By contrast, the arbitrator in Oxford interpreted the contract and found that there had been an agreement to arbitrate. To overturn the decision, the court would have had to find that the arbitrator had misinterpreted the parties’ intent with respect to whether class arbitration was allowed. But the FAA bars a court from making that determination.

The justices noted that they were not endorsing the arbitrator’s interpretation of the contractual language or disagreeing with Oxford’s contrary interpretation of it. Instead, the court stated the issue could not be properly put before a court. The FAA permits a court to vacate an arbitrator’s decision only when the arbitrator has strayed from his delegated task of interpreting a contract — not when he performed that task poorly. The arbitrator’s decision to allow class arbitration against Oxford thus survives the “limited judicial review” the FAA allows. Thus, “[t]he arbitrator’s construction holds, however good, bad or ugly.”

This decision does not break much ground, as evidenced by the justice’s unanimity. By deferring to the arbitrator’s construction of the clause, the court reaffirmed the long-standing principle that an arbitrator’s decision will not be disturbed except in extraordinary circumstances (for example, an ethical or other significant abdication by the arbitrator of his obligations). The case further reaffirms that parties must carefully weigh the pros ands cons of arbitration before compelling arbitration — especially when the complaint is a class action — because only minimal judicial review is available. This case also provides further impetus for companies to include express class-action waivers in their arbitration agreements.

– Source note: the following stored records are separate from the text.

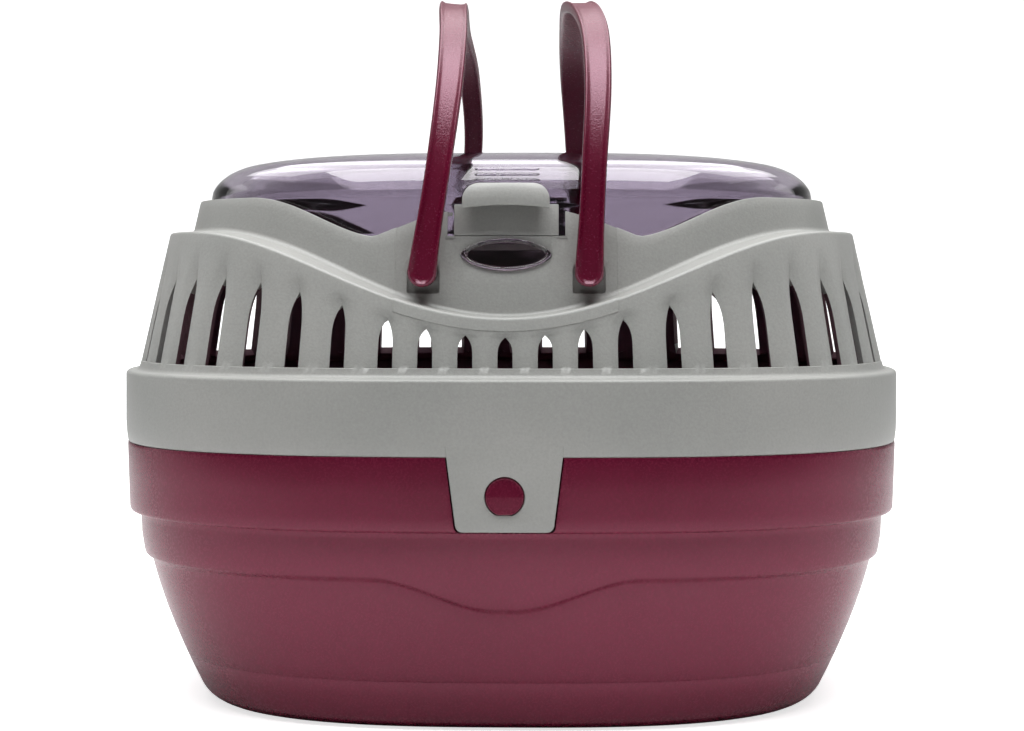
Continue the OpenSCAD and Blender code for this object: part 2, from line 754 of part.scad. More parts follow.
module handle_pin(side) {
    head_t = 1.4;
    color(burgundy) translate([side * handle_x, -pin_head_y, pivot_z]) rotate([90, 0, 0]) {
        translate([0, 0, -head_t]) cylinder(r = pin_r + 1.5, h = head_t, $fn = 48);
        cylinder(r = pin_r, h = strap_y + strap_t / 2 - 1.5 - pin_head_y, $fn = 48);
    }
}

module handle_pin_front_left() { handle_pin(-1); }
module handle_pin_front_right() { handle_pin(1); }
module handle_pin_rear_left() { rotate(180) handle_pin(1); }
module handle_pin_rear_right() { rotate(180) handle_pin(-1); }

// ---- Release buttons --------------------------------------------------
module release_button() {
    face = half_d - 1.3 + button_proud;
    back = tab_back - 1;
    color(burgundy) translate([0, 0, button_z]) rotate([90, 0, 0]) {
        translate([0, 0, back]) cylinder(r = button_r, h = face - back, $fn = 64);
        translate([0, 0, back - 1.4]) cylinder(r = button_r + button_flange, h = 1.4, $fn = 64);
        translate([0, 0, back - 2.4]) cylinder(r = button_r / 2, h = 1.1, $fn = 48);
    }
}

module release_button_front() { release_button(); }
module release_button_rear() { rotate(180) release_button(); }

base_tray();
upper_shell();
front_bracket();
rear_bracket();
lid_latch();
front_window();
clear_lid();
lid_hinge_pin_left();
lid_hinge_pin_right();
handle_left();
handle_right();
handle_pin_front_left();
handle_pin_front_right();
handle_pin_rear_left();
handle_pin_rear_right();
release_button_front();
release_button_rear();
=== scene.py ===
import math
import bmesh
import bpy
import numpy as np
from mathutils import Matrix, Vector


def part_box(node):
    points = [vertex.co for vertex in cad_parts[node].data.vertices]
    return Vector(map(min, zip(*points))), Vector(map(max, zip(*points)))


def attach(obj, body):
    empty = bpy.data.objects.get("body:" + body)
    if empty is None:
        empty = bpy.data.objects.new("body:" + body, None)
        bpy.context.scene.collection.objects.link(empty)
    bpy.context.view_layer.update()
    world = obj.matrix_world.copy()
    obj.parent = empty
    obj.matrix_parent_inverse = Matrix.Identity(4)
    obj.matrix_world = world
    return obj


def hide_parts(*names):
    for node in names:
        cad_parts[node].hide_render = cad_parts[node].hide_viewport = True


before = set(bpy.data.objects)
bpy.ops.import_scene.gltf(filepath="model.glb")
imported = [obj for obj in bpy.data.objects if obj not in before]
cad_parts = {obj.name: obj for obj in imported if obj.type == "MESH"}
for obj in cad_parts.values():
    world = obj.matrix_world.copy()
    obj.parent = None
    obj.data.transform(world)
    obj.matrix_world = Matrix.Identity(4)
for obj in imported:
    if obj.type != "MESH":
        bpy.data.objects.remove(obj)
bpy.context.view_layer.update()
mm = 0.001

carrier = {                 # sizes that the mouldings share, in mm
    "plan": 2.8,            # squareness of the plan outline, 2 is an ellipse
    "wall": 2.6,
    "bandOut": 5.5,         # how far both bands stand out past the walls
    "bandHigh": 27.0,       # grey band
    "skirtHigh": 52.4,      # band to ledge at the ends
    "lean": 12.5,           # degrees, walls above the band
    "ledgeWide": 8.5,
    "ledgeDip": 31.4,       # how much lower the ledge runs at the centre
    "ledgeDipHalf": 126.0,
    "collarHigh": 12.4,
    "collarDip": 14.7,      # V beside each bracket
    "collarDipX": 47.5,
    "collarSlope": 0.4,     # rise of the edge from the V towards the bracket
    "collarPower": 1.6,     # how full the edge's rise to the ends is
    "lidLip": 6.0,          # drop of the lid's rim at front and back
    "lidLipHalf": 60.0,     # half width of the rim's low part
    "lidLipRun": 40.0,      # length over which the rim climbs from there
    "lidRise": 0.8,         # rim over the ledge at the ends
    "lidGap": 1.4,          # between the lid and the collar
    "seatGap": 0.05,        # between the resting top and the tray
    "slotRise": 3.5,        # slot feet over the band
    "seam": 0.05,           # hairline joint beside a bracket
    "bracketHalf": 39.5,
    "fillet": 1.8,          # between the ledge and the wall above it
    "shelfGap": 0.3,        # between the lid's rim and the shelf that carries it
    "shelfThick": 2.2,
    "shelfWide": 5.3,
}


def nodeTop(name):  # highest corner of a CAD node in mm
    return np.array(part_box(name)[1]) / mm


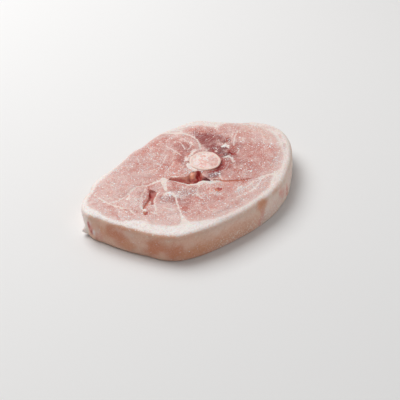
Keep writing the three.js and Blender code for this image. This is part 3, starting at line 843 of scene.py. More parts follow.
def side_profile(rise):
    """How far in from the widest outline, and how high, for 0 at the table to 1 at the face."""
    wall = THICKNESS - TOP_ROUND - BASE_ROUND
    length = wall + (TOP_ROUND + BASE_ROUND) * math.pi / 2
    gone = (1 - rise) * length
    top = np.clip(gone / TOP_ROUND, 0, math.pi / 2)
    base = np.clip((gone - TOP_ROUND * math.pi / 2 - wall) / BASE_ROUND, 0, math.pi / 2)
    inset = TOP_ROUND * (1 - np.sin(top)) + BASE_ROUND * (1 - np.cos(base))
    straight = np.clip(gone - TOP_ROUND * math.pi / 2, 0, wall)
    height = THICKNESS - TOP_ROUND * (1 - np.cos(top)) - straight - BASE_ROUND * np.sin(base)
    return inset, height


def skin_relief(point, along, height):
    """Soft lumps and upright creases of the skin, in millimetres outwards."""
    lumps = 0.25 * np.sin(along / 11 + height / 14) + 0.15 * np.sin(along / 5.2 - height / 6 + 1)
    belly = BELLY * np.sin(math.pi * height / THICKNESS) - BELLY
    dents = sum(
        depth * np.exp(-(np.hypot(point[:, 0] - x, point[:, 1] - y) / width) ** 2)
        for x, y, width, depth in CREASES
    )
    return lumps + belly - dents


def side_push(rise, point, outward, along):
    """How far the side lies outside the outline, for each rise, and its height."""
    inset, height = side_profile(rise)
    corner = np.clip(outward @ CORNER_SIDE, 0, None)
    tuck = CORNER_TUCK * corner ** 7 + END_TUCK * np.clip(outward[:, 0], 0, None) ** 2
    flare = FRONT_FLARE * np.clip(-outward[:, 1], 0, None)
    lean = flare * (0.5 - height / THICKNESS) - tuck * (1 - height / THICKNESS)
    relief = soft_step(0, 1.5, height) * skin_relief(point, along, height)
    return lean + relief - inset, height


# %% Block to slice
TOP, SIDE, UNDER = 1.0, 0.5, 0.0     # which sheet a point of the slice belongs to


def points_of(bm):
    return np.array([vert.co[:] for vert in bm.verts])


def move_points(bm, places):
    for vert, place in zip(bm.verts, places):
        vert.co = place


def lay_out_slice(bm):
    """Moves the block's points to the slice. The faces stay flat at heights 1 and 0 for now."""
    x, y, rise = points_of(bm).T
    u, v = x * np.sqrt(1 - y * y / 2), y * np.sqrt(1 - x * x / 2)
    reach = np.hypot(u, v)
    on_rim = np.maximum(abs(x), abs(y)) > 0.9999
    reach = np.where(on_rim, 1, reach)
    point, outward, along = read_rim(np.arctan2(v, u))
    push, height = side_push(rise, point, outward, along)
    plan = point * reach[:, None] + outward * (push * reach ** 6)[:, None]
    on_side = on_rim & (rise > 0.001) & (rise < 0.999)
    rim_plan = point + outward * side_push(np.ones(len(x)), point, outward, along)[0][:, None]
    scale = cut_face(rim_plan) / THICKNESS
    move_points(bm, np.column_stack([plan, np.where(on_side, height * scale, np.round(rise))]))
    sheet = bm.verts.layers.float.new("sheet")
    for vert, level, side in zip(bm.verts, rise, on_side):
        vert[sheet] = SIDE if side else TOP if level > 0.5 else UNDER
    return sheet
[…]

From a defense perspective, the most important part of this case comes from a footnote in the opinion and from the concurrence. Both note that the outcome may have been different if Oxford had argued that the court — when deciding the motion to compel in the first instance — should decide the availability of class arbitration because it is a threshold “question of arbitrability.” Questions of arbitrability are the basic questions that a court must decide before compelling arbitration, like whether the parties have a valid arbitration agreement at all. These basic questions can be more carefully reviewed by appellate courts. As such, defendants should consider asking the court to decide the class-arbitration issue and not wait for the arbitrator to decide it. The plaintiff will not likely disagree because he or she will want judicial review of this issue also.

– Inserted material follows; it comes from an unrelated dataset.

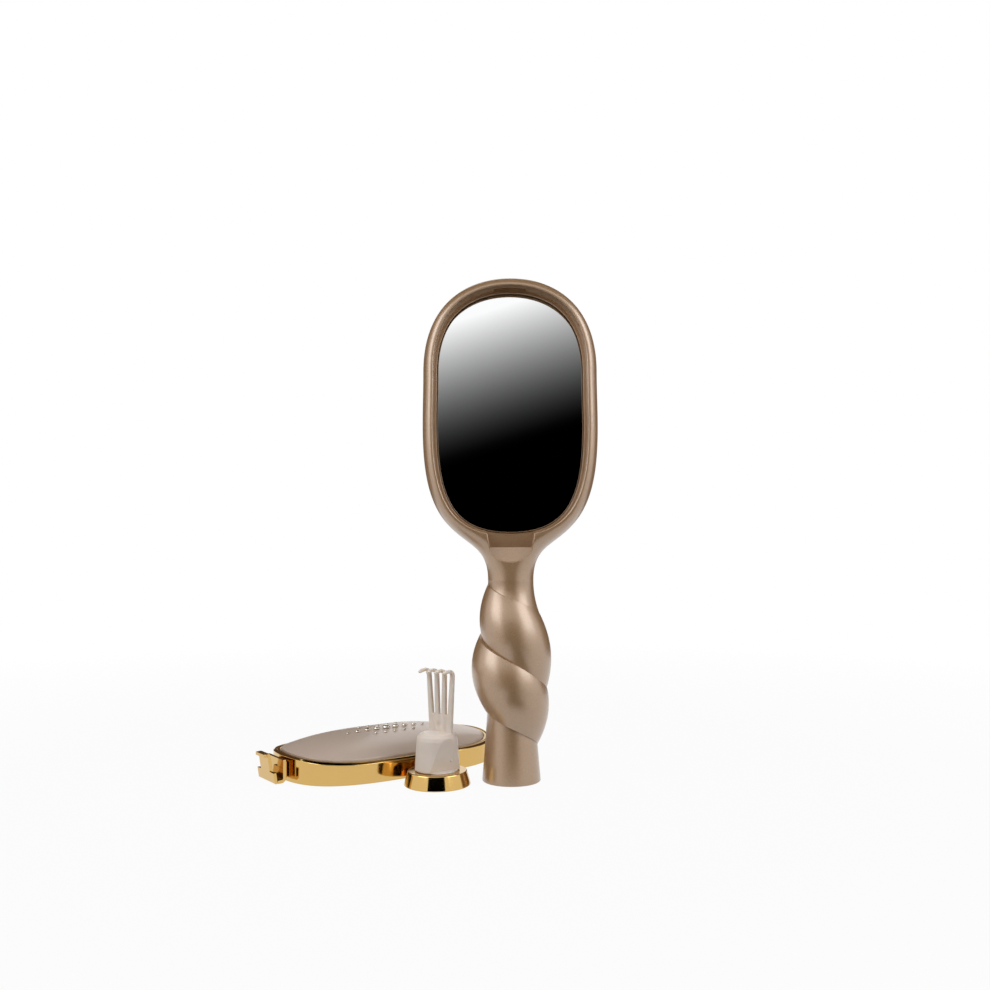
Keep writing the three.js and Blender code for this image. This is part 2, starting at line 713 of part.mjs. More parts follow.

The concurring opinion written by Justice Samuel Alito (the author of Stolt-Nielsen) and joined by Justice Clarence Thomas noted that the arbitrator’s decision was wrong because the arbitrator improperly inferred an implicit agreement to authorize class-action arbitration from the fact of the parties’ agreement to arbitrate. The concurrence argues that class arbitration is barred unless parties have explicitly agreed to allow it. But because virtually no arbitration agreements include express class-arbitration authorizations, class arbitration will almost never be allowed. This lack-of-contractual-basis-for-class-arbitration argument forms the core of most defendants’ arguments to compel individual arbitrations.

More fundamentally, the concurrence questioned whether absent class members could be bound by the arbitrator’s ultimate resolution of the class arbitration where a defendant, like Oxford, conceded that the arbitrator could decide the threshold issue of whether class arbitration is available. In the absence of concessions like Oxford’s, the concurrence noted that the possibility of a collateral attack on a class-arbitration judgment by class members facing an unfavorable judgment should give courts pause before concluding that the availability of class arbitration is a question the arbitrator should decide.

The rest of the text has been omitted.